If your television supports HDMI, you will want an HMDI port on your computer. This is the latest technology for connecting your laptop to the TV screen for playback of photos, videos etc.
You will want your computer to have the ability to read a microSD card that you use with your camera or mobile phone, so a multi-card reader is a useful (and pretty standard) addition.
Bluetooth is probably the easiest way to connect your mobile phone to your laptop for file sharing etc. You can even write text messages on your computer and send them from their through your phone.
A built-in webcam is a handy addition for online communication. It allows you to see who you are chatting to, and for them to see you.
More Laptops at Amazon
Laptop Battery Life
The nice thing about laptops is that they have an internal battery that continues to work even when no power supply is present.
This allows you to take your laptop out and about so that you can work in a hotspot (an area where your wifi card can pick up the internet for free).
It is also extremely useful when your home has a power-cut as it will continue working without loss of power, and so you can continue doing what you were doing without losing any work.
New laptops have batteries that can last up to 7 hours without charging, which is pretty amazing, but all batteries eventually lose their charging power so you can expect to replace yourlaptop battery every 2 to 3 years.

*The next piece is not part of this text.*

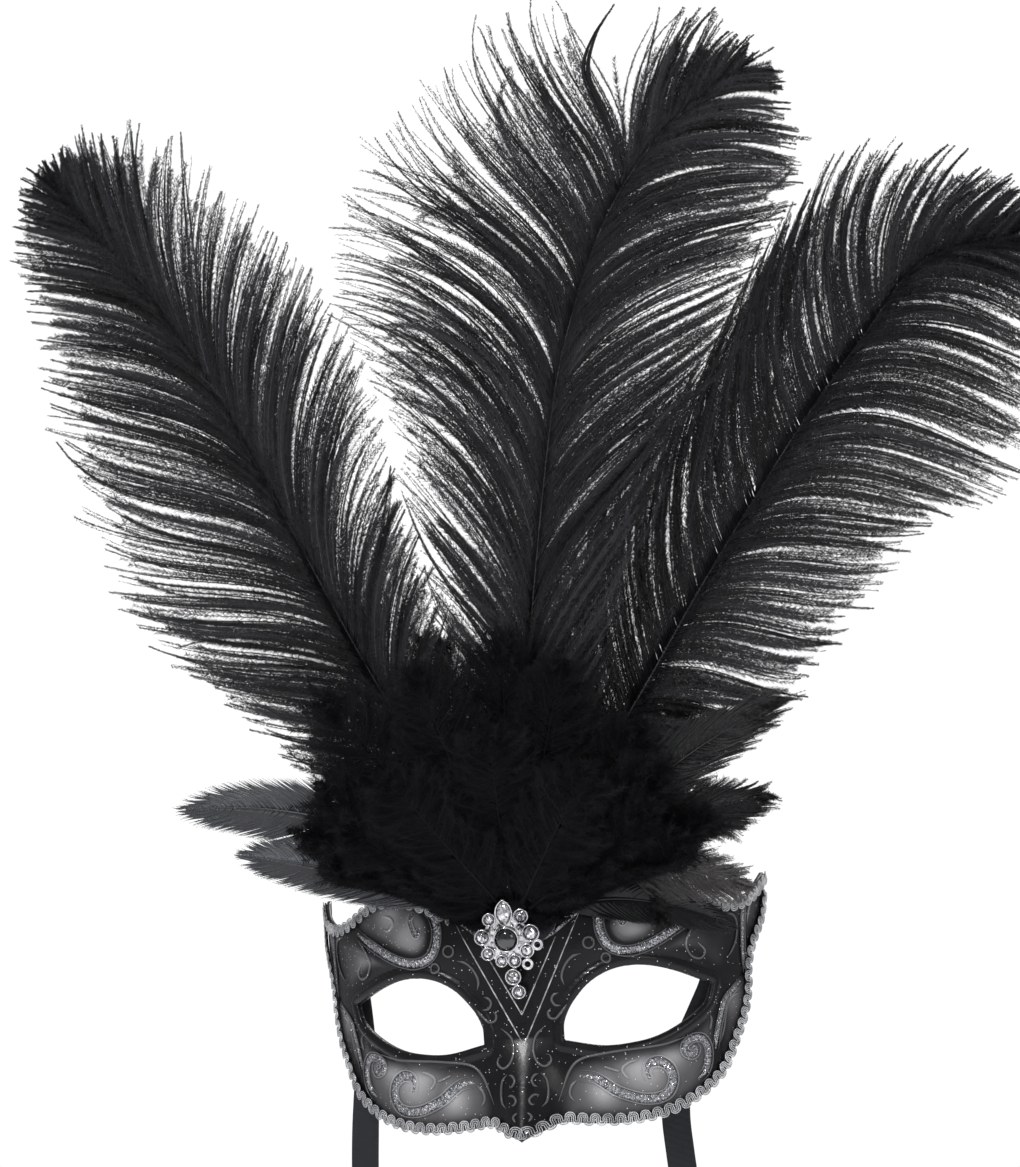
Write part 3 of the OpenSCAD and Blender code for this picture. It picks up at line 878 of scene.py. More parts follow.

The best way to help it last is to allow it to run down fully at least once every day or every other day. Constantly leaving it fully charged while plugged into the mains is a sure-fire way to drain the battery's staying power.
Whatever you buy, I hope you now have a better understanding of the different specifications available.
You want your laptop to last you for several years, and it could well be that you will find a year or two down the line that your laptop doesn't have the capability of doing what you want it to do.
That is why I would advise buying one of the higher specifications you can afford, now that you know more abut what type of laptop to buy.